The winners of the 2016 James Tait Black Prizes for Biography and Fiction (the UK’s oldest book prizes) were announced last night by Sally Magnusson at the Edinburgh International Book Festival. Both prizes had a strong shortlist, which had been narrowed down from over 400 books by a dedicated group of academics and students at the University of Edinburgh. Each winner received a prize of £10,000.
Eimar McBride, winner of the 2014 Baileys Prize, took the Fiction Prize for her novel The Lesser Bohemians. The novel tells the story of an 18-year-old Irish girl who ventures to London and ends up falling for an older actor. Described by Dr Alex Lawrie, of the University of Edinburgh, as an “astonishing second novel” which, it was chosen from a shortlist including Jo Baker’s A Country Road, a Tree, Garth Greenwell’s What Belongs to You and CE Morgan’s The Sport of Kings.
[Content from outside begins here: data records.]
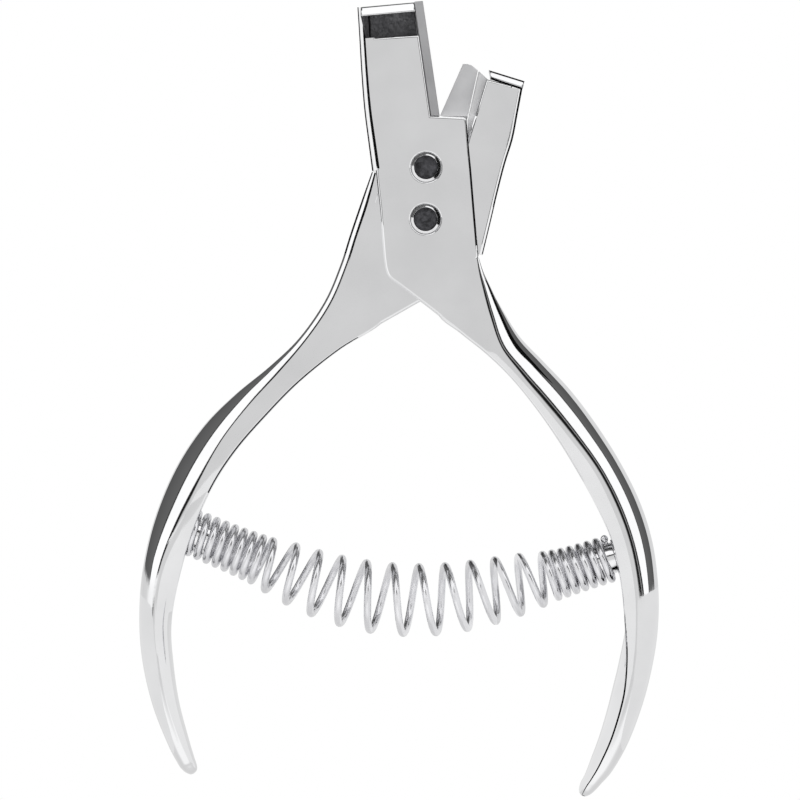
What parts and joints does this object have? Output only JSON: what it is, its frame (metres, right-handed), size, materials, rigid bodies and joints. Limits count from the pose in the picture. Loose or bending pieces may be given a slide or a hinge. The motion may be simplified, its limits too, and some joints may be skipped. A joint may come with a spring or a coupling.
{
  "type": "notching plier",
  "caption": "Hand notching plier of pressed plated steel: crossing channel arms on one pivot, V cutter, slotted die plate and a barrel coil spring between the handles.",
  "frame": {"origin": "on the pivot axis, in the plane of the back face the tool lies on", "axes": "+X across the handles towards the outer arm's handle, +Y towards the jaws, +Z out of the front face"},
  "size_m": [0.1013, 0.1551, 0.0154],
  "materials": {
    "chrome_plate": "bright chrome over pressed sheet steel",
    "tool_steel": "ground tool steel, dull",
    "ground_steel": "ground cutter steel with a fine bevel",
    "sleeve_steel": "turned bright steel",
    "dark_core": "blackened rivet steel",
    "spring_wire": "drawn spring wire, plated",
    "shim_brass": "stamped brass shim"
  },
  "bodies": {
    "outer_arm": {"outer_arm": "chrome_plate", "die_plate": "tool_steel", "die_jaw_cap": "chrome_plate", "die_bush": "sleeve_steel", "die_pin": "dark_core", "pivot_bush": "sleeve_steel", "pivot_pin": "dark_core", "shim_front": "shim_brass", "shim_back": "shim_brass", "handle_spring": "spring_wire", "spring_peg_right": "sleeve_steel"},
    "inner_arm": {"inner_arm": "chrome_plate", "pivot_spacer": "sleeve_steel", "v_blade": "ground_steel", "blade_block": "tool_steel", "blade_jaw_cap": "chrome_plate", "spring_peg_left": "sleeve_steel"}
  },
  "joints": [
    {"name": "handle_pivot", "type": "hinge", "parent": "outer_arm", "child": "inner_arm", "pos_m": [0, 0, 0], "axis": [0, 0, 1], "range_deg": [0, 15], "stiffness_Nm_per_rad": 3, "springref_deg": -14.32, "deforming": ["handle_spring"]}
  ]
}
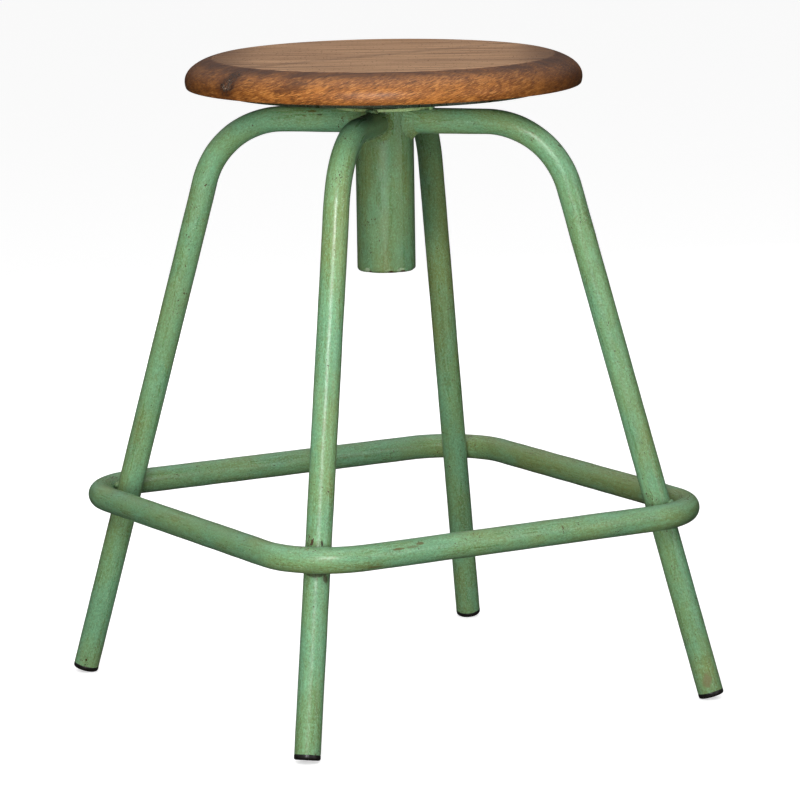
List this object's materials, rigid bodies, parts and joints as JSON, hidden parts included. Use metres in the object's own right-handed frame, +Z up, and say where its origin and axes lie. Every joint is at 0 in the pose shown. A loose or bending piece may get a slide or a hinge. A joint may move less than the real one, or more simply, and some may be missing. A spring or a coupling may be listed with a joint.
{
  "type": "bar stool with footrest",
  "caption": "Backless bar stool: a round wooden seat that turns up and down on a screw spindle, over four bent tube legs tied by a square tubular footrest.",
  "frame": {"origin": "on the floor, under the axis of the seat and the hub", "axes": "+Z up along the seat's axis; the legs stand on the diagonals and the footrest's sides run along X and Y"},
  "size_m": [0.483, 0.483, 0.626],
  "materials": {
    "seat_wood": "oiled, satin",
    "green_paint": "worn hand-painted satin",
    "dark_paint": "worn satin",
    "spindle_steel": "greased",
    "screw_steel": "zinc plated",
    "black_plastic": "moulded"
  },
  "bodies": {
    "frame": {"disc_welds": "green_paint", "foot_cap_back": "black_plastic", "foot_cap_front": "black_plastic", "foot_cap_left": "black_plastic", "foot_cap_right": "black_plastic", "footrest": "green_paint", "footrest_welds": "green_paint", "hub_disc": "green_paint", "hub_plug": "black_plastic", "hub_tube": "green_paint", "hub_welds": "green_paint", "leg_back": "green_paint", "leg_front": "green_paint", "leg_left": "green_paint", "leg_right": "green_paint", "lift_nut": "spindle_steel"},
    "lift": {"guide_bush": "black_plastic"},
    "seat": {"seat_top": "seat_wood", "seat_plate": "dark_paint", "seat_screws": "screw_steel", "spindle": "spindle_steel", "spindle_collar": "dark_paint", "guide_washer": "screw_steel", "guide_screw": "screw_steel"}
  },
  "joints": [
    {"name": "seat_height", "type": "slide", "parent": "frame", "child": "lift", "axis": [0, 0, 1], "range_m": [0, 0.096]},
    {"name": "seat_turn", "type": "hinge", "parent": "lift", "child": "seat", "pos_m": [0, 0, 0.5], "axis": [0, 0, 1], "range_deg": [0, 5760]}
  ],
  "couplings": [
    {"joint": "seat_height", "follows": "seat_turn", "m_per_rad": 0.00095493}
  ]
}
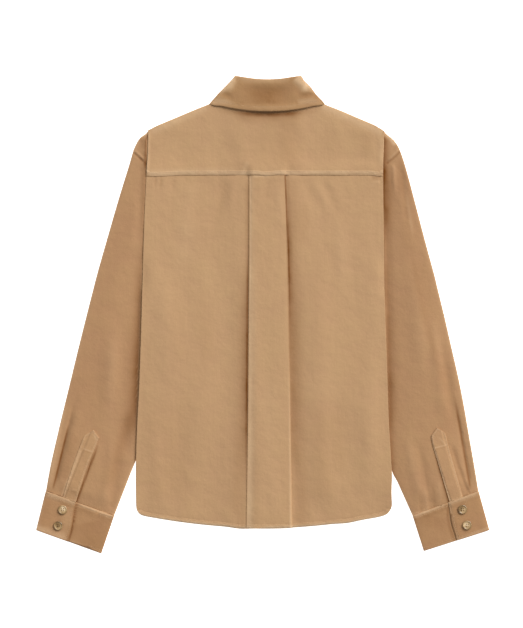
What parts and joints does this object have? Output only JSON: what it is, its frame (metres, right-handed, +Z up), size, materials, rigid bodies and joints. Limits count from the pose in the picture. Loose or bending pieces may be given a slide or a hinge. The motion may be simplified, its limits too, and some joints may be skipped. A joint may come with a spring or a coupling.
{
  "type": "corduroy overshirt",
  "caption": "Corduroy overshirt laid face down: yoke, back with a box pleat, folded collar, long sleeves with plackets and buttoned cuffs, plain buttoned front.",
  "frame": {"origin": "centre of the bounding box's lower face, on the surface that the shirt lies on", "axes": "+Z up, out of the shirt's back; +Y from the hem to the collar; +X to the wearer's right"},
  "size_m": [0.7049, 0.7424, 0.0118],
  "materials": {
    "body_corduroy": "fine-wale corduroy, matte nap",
    "collar_corduroy": "fine-wale corduroy, matte nap",
    "sleeve_corduroy": "fine-wale corduroy, matte nap",
    "horn": "mottled horn, satin"
  },
  "bodies": {
    "root": {"back": "body_corduroy", "yoke": "body_corduroy", "front_left": "body_corduroy", "front_right": "body_corduroy", "band_left": "body_corduroy", "band_right": "body_corduroy", "collar_stand": "collar_corduroy", "collar_leaf": "collar_corduroy", "sleeve_left": "sleeve_corduroy", "sleeve_right": "sleeve_corduroy", "placket_left": "sleeve_corduroy", "placket_right": "sleeve_corduroy", "cuff_left": "sleeve_corduroy", "cuff_right": "sleeve_corduroy", "cuff_button_left_1": "horn", "cuff_button_left_2": "horn", "cuff_button_right_1": "horn", "cuff_button_right_2": "horn", "front_button_1": "horn", "front_button_2": "horn", "front_button_3": "horn", "front_button_4": "horn", "front_button_5": "horn", "front_button_6": "horn", "neck_button": "horn"}
  },
  "joints": []
}
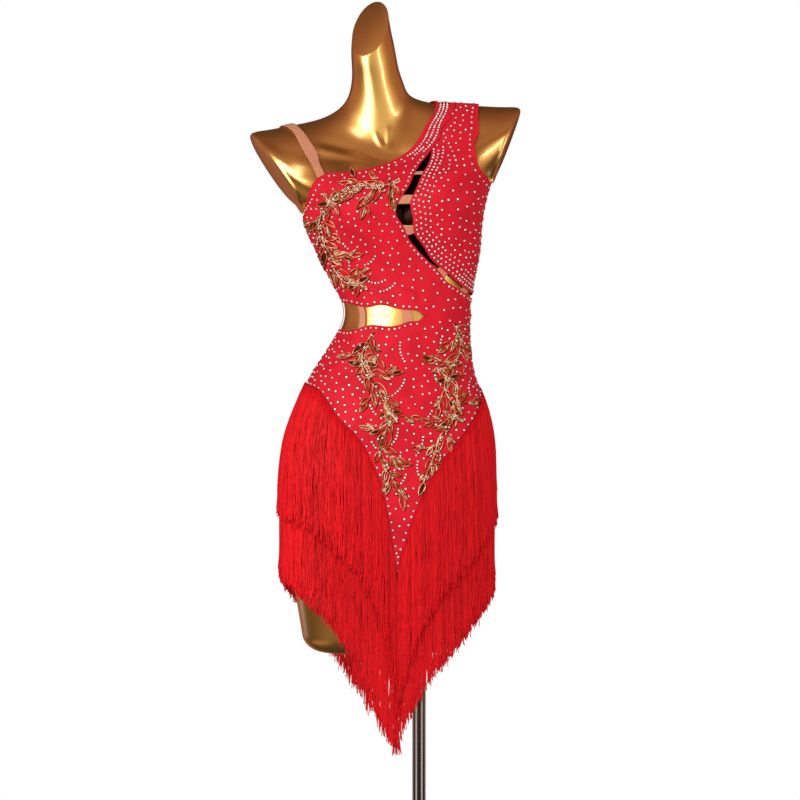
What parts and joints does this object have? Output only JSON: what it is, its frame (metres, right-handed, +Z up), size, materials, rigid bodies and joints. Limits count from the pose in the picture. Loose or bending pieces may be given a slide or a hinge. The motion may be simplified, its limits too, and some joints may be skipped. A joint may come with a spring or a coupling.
{
  "type": "salsa dance dress on a limbless dress form",
  "caption": "One-shoulder cut-out dance dress with tiered fringe, worn on a torso form that stands on a pole with a round base.",
  "frame": {"origin": "centre of the base plate's underside, on the pole's axis", "axes": "+Z up along the pole, -Y the way the dress faces, +X towards the wearer's left"},
  "size_m": [0.4369, 0.33, 1.5969],
  "materials": {
    "red_stretch_jersey": "matte stretch jersey",
    "red_rayon_fringe": "silky twisted rayon cord",
    "nude_elastic": "ribbed elastic",
    "gold_lacquer": "glossy gold lacquer on a moulded shell",
    "chrome_plate": "polished",
    "brushed_steel": "satin"
  },
  "bodies": {
    "root": {"dress_form": "gold_lacquer", "pole": "chrome_plate", "pole_flange": "chrome_plate", "base_plate": "brushed_steel", "bodice_front": "red_stretch_jersey", "bodice_left": "red_stretch_jersey", "bodice_back": "red_stretch_jersey", "hip_front": "red_stretch_jersey", "hip_back": "red_stretch_jersey", "skirt_front_right": "red_stretch_jersey", "skirt_front_left": "red_stretch_jersey", "skirt_back_left": "red_stretch_jersey", "skirt_back_right": "red_stretch_jersey", "shoulder_strap": "nude_elastic", "slit_bridge_1": "nude_elastic", "slit_bridge_2": "nude_elastic", "slit_bridge_3": "nude_elastic", "slit_bridge_4": "nude_elastic", "slit_bridge_5": "nude_elastic", "waist_bridge_1": "nude_elastic", "waist_bridge_2": "nude_elastic", "waist_bridge_3": "nude_elastic", "fringe_upper_front_right": "red_rayon_fringe", "fringe_upper_front_left": "red_rayon_fringe", "fringe_upper_back_left": "red_rayon_fringe", "fringe_upper_back_right": "red_rayon_fringe", "fringe_lower_front_right": "red_rayon_fringe", "fringe_lower_front_left": "red_rayon_fringe", "fringe_lower_back_left": "red_rayon_fringe", "fringe_lower_back_right": "red_rayon_fringe"}
  },
  "joints": []
}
Claiming the prize for Biography was Laura Cumming for her excellent book The Vanishing Man: In Pursuit of Velázquez. In this biography, Cumming traces the story of the moment Victorian bookseller John Snare believes himself to have found a lost painting by Velázquez. Dr Jonathan Wild, one of the judges for the biography prize from the University of Edinburgh, called The Vanishing Man “a real gem of a book”, whilst Sally Magnusson praised the “loving detail, enchantment and humanity” used to portray the painter.
The Vanishing Man was selected as winner out of a shortlist including A Life Discarded by Alexandr Masters, Rasputin by Douglas Smith, and A Stain in the Blood by Joe Moshenska.
The James Tait Black Prizes
The James Tait Black Prizes were founded in 1919 by James Coats, the widow of publisher James Tait Black, making them Britain’s oldest literary awards. They are presented by the University of Edinburgh annually to a winner chosen from a selection of writers chosen by PhD students and academics. In 2013, the James Tait Black Prize for Drama was also founded. The drama prize winner will be announced on Monday 22 August at the Traverse Theatre.